[Linux-cluster] Deadlock detection in libdlm

Tue Jan 25 22:19:48 UTC 2011

On Tue, Jan 25, 2011 at 08:01:00PM +0000, Steve Little wrote:
> I've been trying to make use of deadlock detection in libdlm, but
> without any luck so far. I'm hoping someone can tell me what I'm doing
> wrong, or how to debug this further.

The dlm detects *conversion* deadlocks on a single resource and returns
EDEADLK for them.

> This should cause a classic deadlock: process 1 is waiting on resource
> A, which is locked by process 2. Process 2 is waiting on resource B,
> which is locked by process 1.

A "classic" multi-resource deadlock is not detected.

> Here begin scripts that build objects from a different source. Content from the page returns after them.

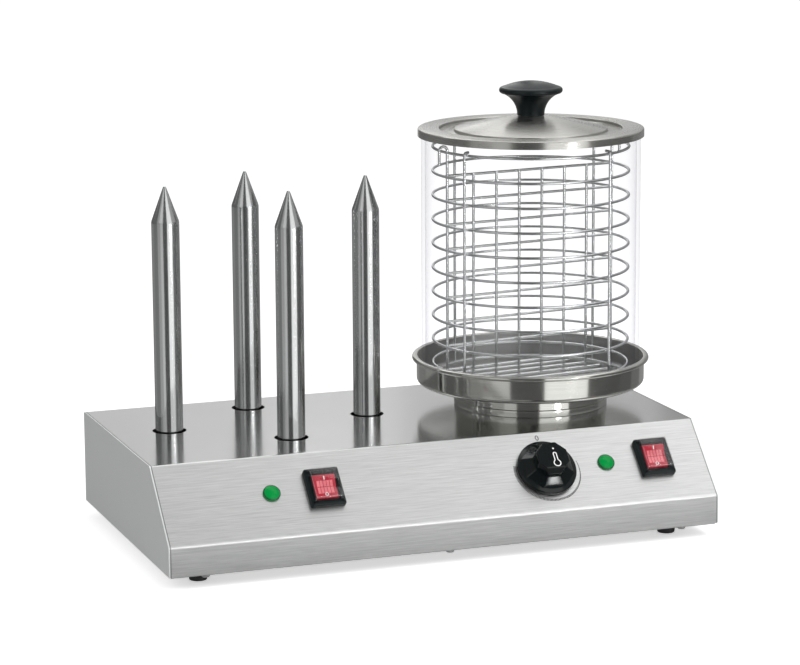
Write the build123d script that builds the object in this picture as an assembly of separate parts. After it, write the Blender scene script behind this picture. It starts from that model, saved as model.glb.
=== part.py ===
from build123d import *
import math
import os

# Table-top appliance that warms sausages in a glass cylinder and toasts rolls on four heated spikes.
# Millimetres, X to the right, Y to the back, Z up. The origin lies on the table,
# in the middle of the footprint.

# Sheet-metal case
CASE_WIDTH = 500.0
CASE_DEPTH = 280.0
CASE_HEIGHT = 82.3
LIP_HEIGHT = 25.4
SLOPE_RUN = 56.2
CASE_SHEET = 1.2
FOLD_RADIUS = 2.6
INNER_FOLD_RADIUS = 0.3
SEAM_GAP = 0.15
FLANGE_WIDTH = 12.0

# Base plate, its vents, screws and feet
BASE_SHEET = 1.2
BASE_INSET = 2.0
VENT_LENGTH = 34.0
VENT_WIDTH = 4.0
VENT_PITCH = 11.0
VENT_COUNT = 7
SCREW_RADIUS = 2.0
SCREW_HEAD_RADIUS = 3.6
SCREW_HEAD_HEIGHT = 2.2
SCREW_GRIP = 5.0
SCREW_CLEARANCE = 0.05
SCREW_END_ROOM = 1.0
BASE_SCREW_INSET = 6.0
BASE_SCREW_SIDE_INSET = 33.0
FOOT_HEIGHT = 12.0
FOOT_TOP_RADIUS = 9.0
FOOT_BOTTOM_RADIUS = 7.6
FOOT_INSET = 34.5
FOOT_RECESS_RADIUS = 4.4
FOOT_RECESS_DEPTH = 5.0
SMALL_NUT_FLATS = 7.0
SMALL_NUT_HEIGHT = 3.2

# Heated spikes and the bracket inside the case that carries them
SPIKE_FROM_SIDE = 52.0
SPIKE_FROM_BACK = 101.0
SPIKE_PAN_ROOM = 36.85
SPIKE_SPREAD_Y = 64.0
SPIKE_RADIUS = 12.25
SPIKE_WALL = 1.5
SPIKE_STRAIGHT = 186.0
SPIKE_CONE_HEIGHT = 34.0
SPIKE_TIP_RADIUS = 1.6
SPIKE_HOLE_RADIUS = 15.0
SPIGOT_RADIUS = 9.0
SPIGOT_LENGTH = 14.0
SPIGOT_CLEARANCE = 0.2
CARRIER_DROP = 22.0
CARRIER_SHEET = 2.0
CARRIER_MARGIN = 20.0
CARRIER_LIP = 10.0
SPIKE_NUT_FLATS = 27.0
SPIKE_NUT_HEIGHT = 6.0
CARTRIDGE_RADIUS = 6.5
CARTRIDGE_CLEARANCE = 0.05
CARTRIDGE_HEADROOM = 6.0
CARTRIDGE_CAP_RADIUS = 8.0
CARTRIDGE_CAP_HEIGHT = 6.0
TAB_WIDTH = 6.3
TAB_THICKNESS = 0.8
TAB_LENGTH = 8.0

# Water pan, its collar and the heater under it
PAN_FROM_RIGHT = 107.8
PAN_FROM_BACK = 106.1
COLLAR_HEIGHT = 19.5
COLLAR_RADIUS = 68.8
COLLAR_BAND_RADIUS = 70.1
COLLAR_BAND_HEIGHT = 6.2
COLLAR_WALL = 1.5
COLLAR_FOOT_RADIUS = 56.0
COLLAR_SEAT_RADIUS = 58.0
COLLAR_SCREW_CIRCLE = 61.5
COLLAR_SCREW_COUNT = 4
COLLAR_FIRST_SCREW_ANGLE = 45.0
CASE_HEATER_HOLE_RADIUS = 54.0
PAN_ROOM = 3.6
PAN_SHEET = 1.0
PAN_DEPTH = 25.2
PAN_CORNER_RELIEF = 0.2
PAN_BEAD_WIDTH = 4.5
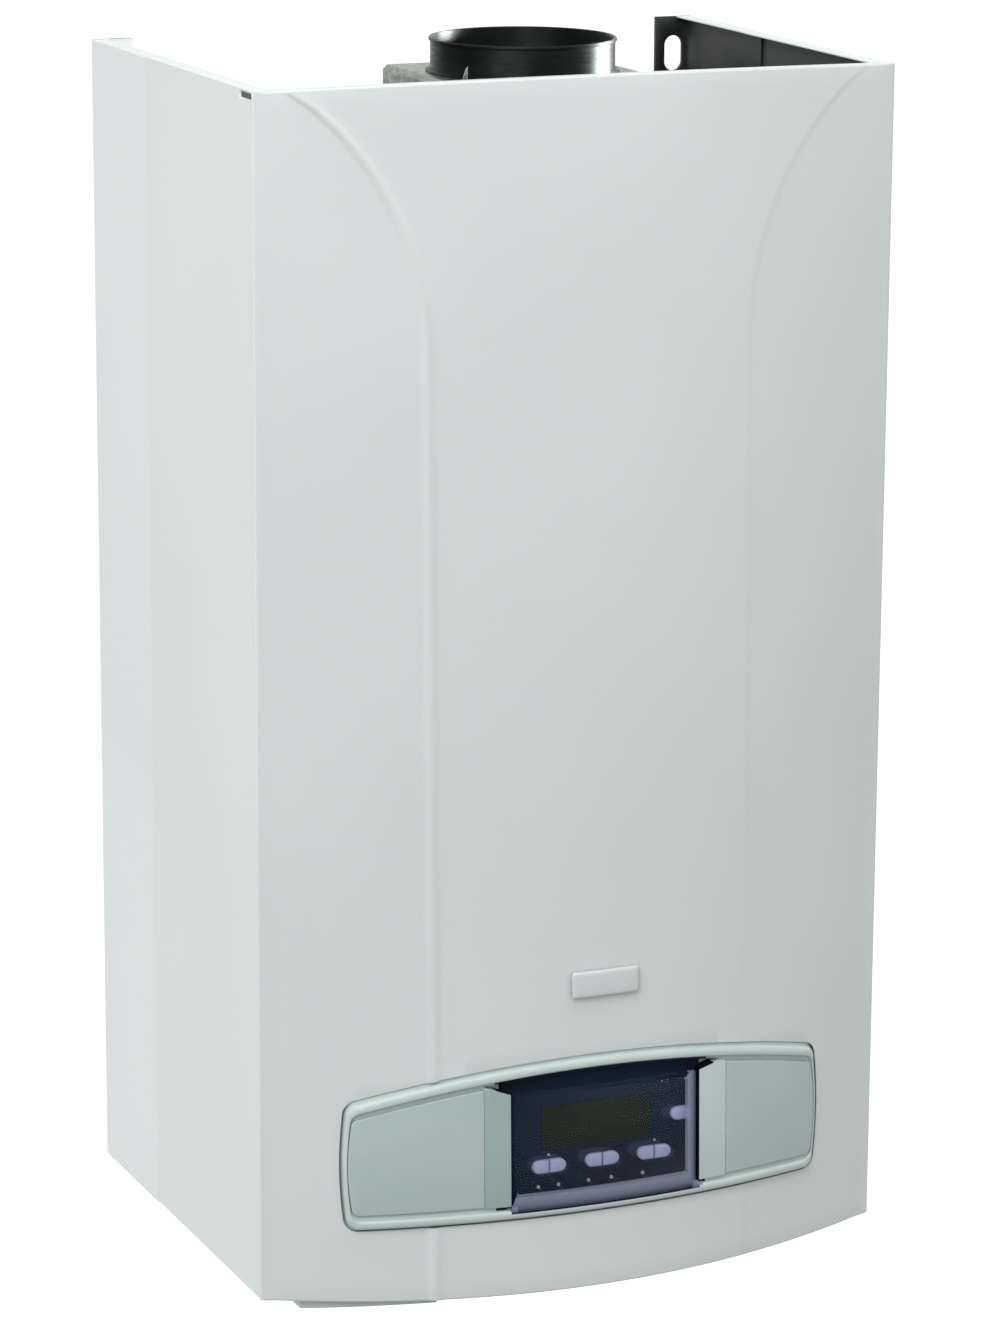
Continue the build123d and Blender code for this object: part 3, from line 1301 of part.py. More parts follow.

Google came up with this nice description of the difference:
http://books.google.com/books?id=ydKIsgCiFVsC&pg=PA143&lpg=PA143&dq=conversion+deadlock&source=bl&ots=LSJEUQU3HI&sig=eo4UhF9sR474OvQ1Nbeid2iHTOI&hl=en&ei=6kk_TZOeNImycdLyidEB&sa=X&oi=book_result&ct=result&resnum=6&ved=0CDkQ6AEwBTgK#v=onepage&q=conversion%20deadlock&f=false

The dlm also does lock timeouts which could be used to approximate
deadlock detection/resolution.

I wrote a "toy" proof of concept for full deadlock detection once.  The
code still exists in dlm_controld, I'm not sure if the sufficient flags
exist in the API to enable and play with it any more (that's about all
it's good for.)

>        EDEADLOCK       The lock operation is causing a deadlock and has been
>                        cancelled. If this was a conversion then the lock is
>                        reverted to its previously granted state. If it was a
>                        new lock then it has not been granted. (NB Only
>                        conversion deadlocks are currently detected)"

It does note the limitation.

Dave